While the ruling parties in Edinburgh and London were of the same brand name and philosophy the degree of antagonism between the administrations was always likely to be minimal, but once the brand changed – as it did in 2007 - it was not long before pretexts for disharmony, real or manufactured, would surface. Nevertheless, both Labour and the SNP are spendthrifts at heart, both for instance want to spend their way out of recession by mortgaging our children and grandchildren’s future, so the disagreements are often artificial and can at the stroke of a Treasury pen be repaired by agreeing to a defence contract in the Clyde or a financial bail-out in Fife.
When the philosophies of the two administrations change – as they must do at some point and are likely to do next year with the probable election of a fiscally austere Tory government – then devolution risks being torn apart by two political chariots riding in opposite directions.
The underlying reason that this can happen is the poor design of a devolved parliament that raises all but five percent of its spending, the test by which Calman succeeds or fails is if the central proposal on financial accountability will heal or exacerbate this open sore.
By proposing that the Scottish Parliament should have the ability to vary the standard rate of tax by as much as ten pence and correspondingly would lose about £9bn of direct funding (through the Barnett Formula or whatever replaces it in future) the Calman Commission has recommended Holyrood be accountable for thirty percent of its spending.
But if accountability is good in principle then why is only thirty per cent accountability being proposed? The fear for unionists must be that raising the nine billion might cause more problems than currently exists and give the SNP more grounds to complain about grant funding and tax revenues. As Calman was established to get the Unionist parties out of a whole of their own digging (by not facing up to a referendum in 2007) it was always likely to disappoint - offering some change, but not enough to bring full accountability. Modifications that Gordon Brown might sign up to, something that Goldie and Cameron might swallow - but far short of independence - until the next political crisis comes along.
There is also a fundamental flaw in the economics of the report that suggests either ignorance, or more likely, a neo-Keynesian corporatism, for it assumed that any tax cut must result in a fall in government revenues rather than an increase. One does not require a higher Grade in economics to find the evidence that shows marginal cuts in taxation often result in greater economic activity that in turn generates greater government revenues in both direct and indirect taxation.
The fact that the Commission’s report suggests that any cut in taxation must be met with a pro-rata reduction in central grant funding – means that any economic benefit would accrue to the Treasury in Westminster rather than the new Treasury that must be established in Leith.
The Calman Commission has been a worthy endeavour – but its final report has all the look of a fudge, for which Edinburgh’s Royal Mile already has a surfeit of.
In the next article I shall consider what the report means for the Conservatives in Scotland.

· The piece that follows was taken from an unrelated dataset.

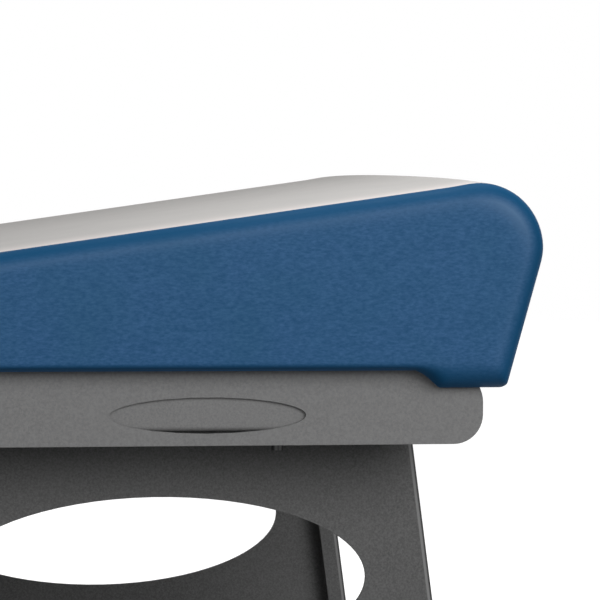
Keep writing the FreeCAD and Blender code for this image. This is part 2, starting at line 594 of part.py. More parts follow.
for end, way in ENDS:
    x = "%d * pedestal_x" % way
    cap = box("Cap" + end, "2*plate_top_half", "2*top_cap_half", "top_cap_thick", (x, 0, "cap_bottom"))
    own_bolts = [bolt_place for bolt_place in bolt_places if bolt_place[0] == way]
    piece("top_cap_" + end, cut("TopCap" + end, cap, bolt_holes(
        "CapHole" + end, own_bolts, "cap_bottom - 1", "top_cap_thick + 2")))
    for side, sign in SIDES:
        piece("pedestal_%s_%s" % (end, side), pedestal_plate("Pedestal%s%s" % (end, side), x, sign))

# ------------------------------------------------------------- floor frame
runner_caps = []
for side, sign in SIDES:
    y = "%d * runner_y" % sign
    runner = tube("Runner" + side, "2*runner_half", "runner_width", "runner_height", "runner_wall",
                  (0, y, "runner_bottom"), "X")
    seats = [bar("Runner%sSeat%s" % (side, end), "insert_radius", "2*runner_wall",
                 ("%d * foot_x" % way, y, "runner_bottom - runner_wall/2")) for end, way in ENDS]
    piece("runner_" + side, cut("RunnerTube" + side, runner, seats))
    runner_caps += [plug("RunnerCap%s%s" % (side, end), way, "runner_half", y, "runner_bottom", "runner_width",
                         "runner_height", "runner_wall", "runner_cap") for end, way in ENDS]
piece("runner_caps", group("RunnerCaps", runner_caps))
piece("floor_cross_tubes", group("FloorCrossTubes", [
    tube("FloorCross" + end, "runner_width", "2*runner_y - runner_width", "runner_height", "runner_wall",
         ("%d * pedestal_x" % way, 0, "runner_bottom"), "Y") for end, way in ENDS]))

inserts = []
foot_places = [("%d * foot_x" % way, "%d * runner_y" % sign) for end, way in ENDS for side, sign in SIDES]
for number, (x, y) in enumerate(foot_places, start=1):
    sleeve = bar("Insert%dSleeve" % number, "insert_radius", "insert_height", (x, y, "runner_bottom"))
    thread = bar("Insert%dThread" % number, "stud_radius + stud_fit", "2*insert_height",
                 (x, y, "runner_bottom - insert_height/2"))
    inserts.append(cut("Insert%d" % number, sleeve, [thread]))
    disc = bar("FootPad%dDisc" % number, "foot_radius", "foot_pad/2", (x, y, 0))
    dome = doc.addObject("Part::Cone", "FootPad%dDome" % number)
    bind(dome, Radius1="foot_radius", Radius2="foot_radius/2", Height="foot_pad/2")
    place(dome, x, y, "foot_pad/2")
    piece("foot_pad_%d" % number, join("FootPad%d" % number, [disc, dome]))
    stud = bar("FootStud%dStem" % number, "stud_radius", "stud_top - foot_pad", (x, y, "foot_pad"))
    collar = hexagon("FootStud%dNut" % number, "stud_nut_across", "stud_nut_height", (x, y, "foot_pad"))
    piece("foot_stud_%d" % number, join("FootStud%d" % number, [stud, collar]))
piece("foot_inserts", group("FootInserts", inserts))


# ------------------------------------------------------ lockable gas spring
def pierced(name, length, height, at, pin):
    """Two bracket plates, one each side, with a bore for the pin at (X, side distance, Z)."""
    plates = []
    for side, sign in SIDES:
        plate = box(name + side, length, "bracket_thick", height, (at[0], "%d * %s" % (sign, pin[1]), at[1]))
        bore = bar(name + "Bore" + side, "pin_radius + pin_fit", "2*bracket_thick",
                   (pin[0], "%d * %s" % (sign, pin[1]), pin[2]), "Y")
        plates.append(cut(name + "Plate" + side, plate, [bore]))
    return group(name, plates)


def along(name, radius, start, end):
    """A round length of the spring between two distances from its foot pin."""
    return bar(name, radius, "%s - (%s)" % (end, start),
               ("spring_foot_x + (%s + %s)/2" % (start, end), 0, "spring_z"), "X")


bracket_start = "(hinge_x + cross_width/2)"
bracket_end = "(spring_foot_x + bracket_width/2)"
piece("spring_foot_bracket", pierced(
    "SpringFootBracket", "%s - %s" % (bracket_end, bracket_start), "spring_up + eye_radius + bracket_thick",
    ("(%s + %s)/2" % (bracket_start, bracket_end), "frame_bottom"), ("spring_foot_x", "bracket_y", "spring_z")))
piece("spring_foot_pin", bar("SpringFootPin", "pin_radius", "2*(bracket_y + bracket_thick)",
                             ("spring_foot_x", 0, "spring_z"), "Y"))
barrel = join("BarrelForm", [
    bar("BarrelEye", "eye_radius", "2*eye_half", ("spring_foot_x", 0, "spring_z"), "Y"),
    along("BarrelNeck", "eye_half", "eye_radius/2", "barrel_start"),
    along("BarrelTube", "barrel_radius", "barrel_start", "barrel_stop")])
piece("spring_barrel", cut("SpringBarrel", barrel, [
    bar("BarrelPinBore", "pin_radius + pin_fit", "4*eye_half", ("spring_foot_x", 0, "spring_z"), "Y"),
    along("BarrelBore", "barrel_bore", "barrel_start + barrel_end", "barrel_stop - barrel_end"),
    along("BarrelRodBore", "spring_rod_radius + pin_fit", "barrel_start + 2*barrel_end", "barrel_stop + 1")]))
rod = join("SpringRodForm", [
    along("RodStem", "spring_rod_radius", "rod_tail", "spring_length - eye_radius/2"),
    along("RodPiston", "piston_radius", "rod_tail", "rod_tail + piston_length"),
    bar("RodEye", "eye_radius", "2*eye_half", ("spring_head_x", 0, "spring_z"), "Y")])
piece("spring_rod", cut("SpringRod", rod, [
    bar("RodPinBore", "pin_radius", "4*eye_half", ("spring_head_x", 0, "spring_z"), "Y")]))
piece("spring_head_pin", bar("SpringHeadPin", "pin_radius", "2*eye_half",
                             ("spring_head_x", 0, "spring_z"), "Y"))
piece("spring_head_bracket", group("SpringHeadBracket", [
    box("HeadBracket" + side, "bracket_width", "bracket_thick", "bracket_drop",
        ("spring_head_x", "%d * bracket_y" % sign, "pad_bottom - bracket_drop")) for side, sign in SIDES]))

# -------------------------------------------------- release of the spring
hub = bar("PaddleHub", "paddle_hub", "2*paddle_half", ("paddle_x", 0, "paddle_z"), "Y")
nose = box("PaddleNose", "paddle_hub - release_gap", "2*paddle_half", "paddle_hub",
           ("(paddle_x + paddle_face)/2", 0, "paddle_z"))
blade = box("PaddleBlade", "paddle_reach", "2*paddle_half", "paddle_thick",
            ("paddle_x + paddle_reach/2", 0, "paddle_z - paddle_hub + release_gap"))
piece("release_paddle", cut("ReleasePaddle", join("PaddleForm", [hub, nose, blade]), [
    bar("PaddleBore", "pin_radius + pin_fit", "2*paddle_half + 2", ("paddle_x", 0, "paddle_z"), "Y")]))
piece("paddle_brackets", pierced(
    "PaddleBracket", "paddle_bracket", "bearer_width", ("paddle_start + paddle_bracket/2", "back_tube_bottom"),
    ("paddle_x", "paddle_side", "paddle_z")))
piece("paddle_pin", bar("PaddlePin", "pin_radius", "2*(paddle_side + bracket_thick)",
                        ("paddle_x", 0, "paddle_z"), "Y"))
piece("release_rod", bar("ReleaseRod", "release_radius", "release_end - release_start",
                         ("(release_end + release_start)/2", 0, "release_z"), "X"))

# ------------------------------------------------------ checks and output
doc.recompute()
for thing in doc.Objects:
    if "Invalid" in thing.State or "Error" in thing.State:
        raise RuntimeError("%s failed: %s" % (thing.Name, thing.State))
for node, thing in pieces.items():
    if thing.Shape.isNull() or not thing.Shape.isValid() or not thing.Shape.Solids:
        raise RuntimeError("%s has no sound shape" % node)
os.makedirs("parts", exist_ok=True)
for node, thing in pieces.items():
    thing.Shape.exportStep("parts/%s.step" % node)
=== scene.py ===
"""Look of the exam table: upholstery, finishes, floor, light and camera.  Metres, Z up."""
import math
import bmesh
import bpy
import numpy as np
from mathutils import Matrix, Vector


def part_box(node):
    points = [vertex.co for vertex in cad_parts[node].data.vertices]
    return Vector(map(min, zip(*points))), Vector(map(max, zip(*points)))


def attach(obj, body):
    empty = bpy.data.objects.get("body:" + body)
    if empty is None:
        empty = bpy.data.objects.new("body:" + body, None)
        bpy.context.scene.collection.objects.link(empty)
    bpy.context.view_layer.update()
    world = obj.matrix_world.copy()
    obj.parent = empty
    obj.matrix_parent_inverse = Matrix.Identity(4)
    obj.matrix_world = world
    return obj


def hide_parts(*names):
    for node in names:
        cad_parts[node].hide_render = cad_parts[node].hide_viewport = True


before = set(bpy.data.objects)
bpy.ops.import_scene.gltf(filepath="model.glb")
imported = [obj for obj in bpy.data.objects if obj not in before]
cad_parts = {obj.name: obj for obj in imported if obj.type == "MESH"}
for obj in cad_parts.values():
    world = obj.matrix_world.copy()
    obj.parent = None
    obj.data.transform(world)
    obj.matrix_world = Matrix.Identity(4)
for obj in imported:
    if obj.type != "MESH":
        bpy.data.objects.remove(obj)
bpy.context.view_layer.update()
MM = 0.001


# ------------------------------------------------------------------ materials
def srgb(red, green, blue):
    """A linear colour from the 0 to 255 values a screen shows."""
    def linear(value):
        value /= 255
        return value / 12.92 if value <= 0.04045 else ((value + 0.055) / 1.055) ** 2.4
    return linear(red), linear(green), linear(blue), 1.0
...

Brian Monteith is policy director of ThinkScotland.org
Am I right in thinking that Gordon Brown has not made any statement or comment on the Calman Commission?
Strange given his tacit support for the whole process. It seems likely that the Commission's recommendations - or a version of them -will feature in the UK Labour Election manifesto. Given the prospect of such a manifesto ever being implemented, this surely puts Calman into the longest of long grasses -despite Jim Murphy's rather bizzare proposals to set up a working group to think further about Calman.